Um terceiro estudo, assinado pelos economistas José Guilherme Reis, Marcelo Guaranys e pelo professor Lisandro Granville, do Instituto de Informática da UFRGS e ex-presidente da Sociedade Brasileira de Computação, aponta que os provedores de conteúdo já participam dos investimentos em infraestrutura de redes. O documento cita o exemplo dos cabos submarinos da Google, que gerariam um potencial econômico de US$ 124 bilhões no país até 2027.
“Não é verdade que três grandes operadoras carregam o ecossistema de infraestrutura digital nas costas. Atores públicos e privados contribuem com pontos de troca de tráfego, CDNs, cabos submarinos, datacenters”, ressalta o diretor executivo da Aliança pela Internet Aberta, Alessandro Molon.

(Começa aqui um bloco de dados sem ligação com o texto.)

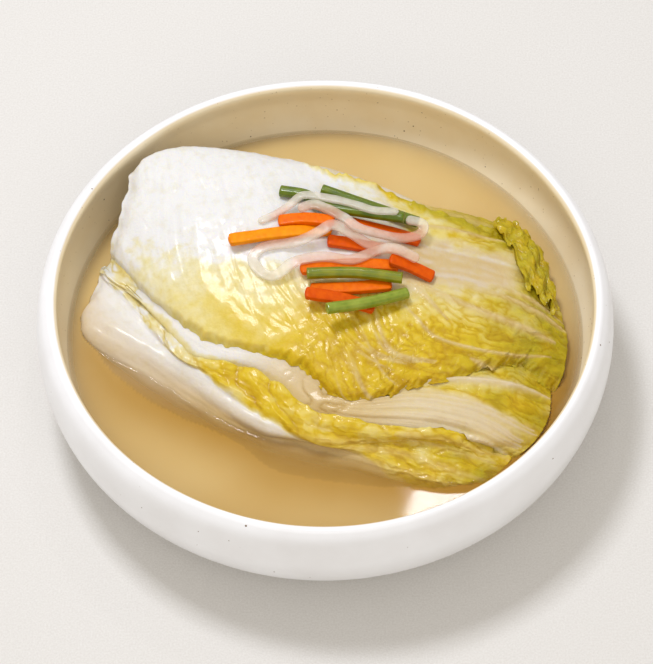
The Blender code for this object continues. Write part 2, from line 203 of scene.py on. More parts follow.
def outer_profile(samples):
    """Outside of the bowl from the foot up to the top of the rim, as (radius, z)."""
    return smooth_curve([(FOOT_RADIUS, 0.0), (FOOT_RADIUS + 16, 3.5), (BELLY_RADIUS - 13, 12.0),
                         (BELLY_RADIUS - 3.5, 22.0), (BELLY_RADIUS, 35.0), (BELLY_RADIUS - 0.8, 45.0),
                         (RIM_OUTER_RADIUS + 1.2, 51.5), (RIM_OUTER_RADIUS - 1.8, BOWL_HEIGHT)],
                        np.linspace(0.0, 1.0, samples))


def inner_profile(samples):
    """Inside of the bowl from the rim down to the edge of the flat floor, as (radius, z)."""
    return smooth_curve([(RIM_INNER_RADIUS + 1.2, BOWL_HEIGHT - 0.2), (RIM_INNER_RADIUS, BOWL_HEIGHT - 2),
                         (RIM_INNER_RADIUS + 1.8, 43.0), (RIM_INNER_RADIUS + 0.6, 35.0),
                         (BRINE_RADIUS, BRINE_Z), (96.0, 18.5), (80.0, 10.5), (FLOOR_RADIUS, FLOOR_Z)],
                        np.linspace(0.0, 1.0, samples))


INNER_WALL = inner_profile(60)[::-1]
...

Fair share em outros países
No entanto, no calor dessa discussão, algumas iniciativas já começam a ser esboçadas no sentido abrir caminho para a contribuição na melhoria da infraestrutura de telecomunicações através da participação financeira por parte das big techs. No Canadá, a lei Online Streaming Act pretende destinar 5% da arrecadação local das plataformas de Streaming para melhoria da transmissão de conteúdo no país, com uma arrecadação anual estimada de cerca de 200 milhões de dólares canadenses. Na Alemanha, após uma disputa judicial, a operadora de telecomunicações Deutsche Telecom ganhará da Meta, por utilização de suas redes para transporte de dados, o equivalente a cerca de 20 milhões de euros, por um período retroativo a três anos, abrindo um importante precedente nas disputas do fair share na comunidade europeia.
Como se pode perceber, o debate em torno do tema está em andamento levando a argumentações de ambos os lados, com a preocupação de não imputar ao usuário final encargos de qualquer natureza, que possam vir a eventualmente restringir a demanda pelos serviços.